Sunday 10 May 2015

Age-related expectations: who decides?

The Expected Standard

The Ofsted guidance on assessment contains multiple references such as
pupils achieve the expected standards by the end of year
Unfortunately, there isn't any such thing as 'the expected standard' any more, except for Years 2 and 6. The 2014 National Curriculum has no attainment targets in it, and no levels. 
The DfE only says:
The curriculum must include an assessment system which enables schools to check what pupils have learned and whether they are on track to meet expectations at the end of the key stage.
So who decides what the 'expected standard' is for each year group?

The National Curriculum

It should be easy for Maths. After all the new National Curriculum sets out the suggested teaching objectives for each year group. Surely these make up 'the expected standard'!
But do we expect a child to be able to demonstrate every statement? What about 50%? Or 90%? Maybe some of those teaching objectives are more important than others?
We don't really know what 'the expected standard' is for Year 6 yet either.
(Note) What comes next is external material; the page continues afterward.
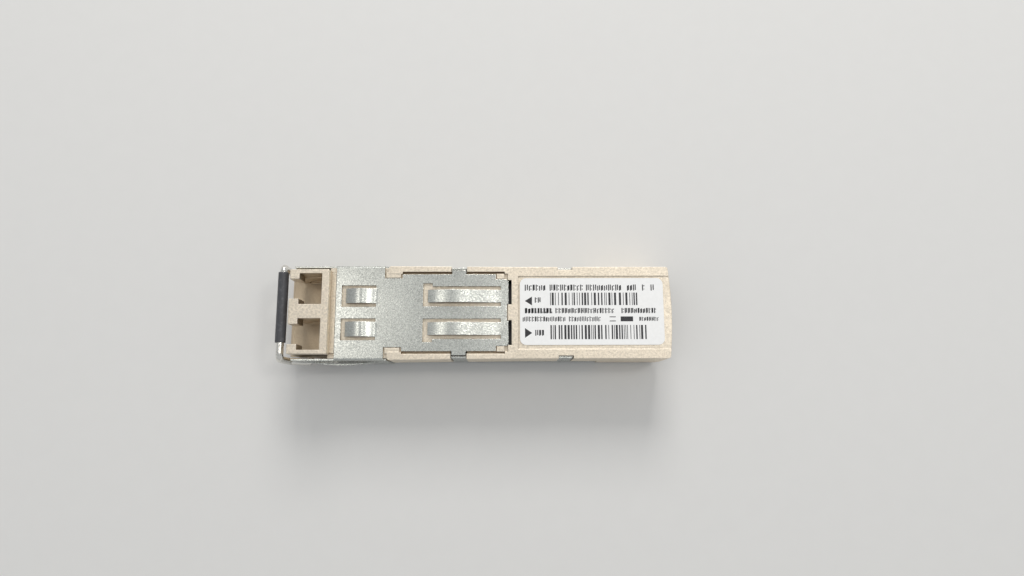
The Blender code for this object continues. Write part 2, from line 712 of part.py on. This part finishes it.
def make_board(finish):
    start, end = BOARD_X
    outline = rounded_rectangle((start, -BOARD_HALF), (EDGE_START_X, BOARD_HALF), 0.4, 2)
    board = prism("circuit_board", outline, "z", *BOARD_Z, finish)
    tongue = prism("board_tongue", [
        (EDGE_START_X - 1, -EDGE_HALF), (end - 0.4, -EDGE_HALF), (end, -EDGE_HALF + 0.4),
        (end, EDGE_HALF - 0.4), (end - 0.4, EDGE_HALF), (EDGE_START_X - 1, EDGE_HALF)], "z", *BOARD_Z)
    return join(board, tongue)


def make_contacts(finish):
    first = -(CONTACTS_PER_SIDE - 1) / 2 * CONTACT_PITCH
    for index in range(CONTACTS_PER_SIDE):
        y = first + index * CONTACT_PITCH
        long_pad = index % 4 == 0
        start = 48.6 if long_pad else 49.0
        for side, z in (("top", BOARD_Z[1] + 0.01), ("bottom", BOARD_Z[0] - 0.06)):
            name = f"edge_contact_{side}_{index + 1:02d}"
            box(name, (start, y - 0.27, z), (BOARD_X[1] - 0.45, y + 0.27, z + GAP), finish)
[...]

The abandoned 'Performance Descriptors' talked about 'the majority' of the elements, so that implies 50% of the objectives.  The new tests will cover the teaching from Years 3-6 and have an 'expected score' (which will be scaled to 100); we don't know what this will be yet (it used to change year on year anyway).

Assessment Systems

There seem to be two schools of thought on assessment systems. Some take all the statements and turn the yearly programmes of study into a checklist. Rising Stars has a system like this, exemplifying each statement at three levels for 20 pages. Some stick a set of key statements, often based around the work done by the NAHT.
We still have to decide whether children need all the 'Key Performance Indicators', or a given percentage of the whole lot.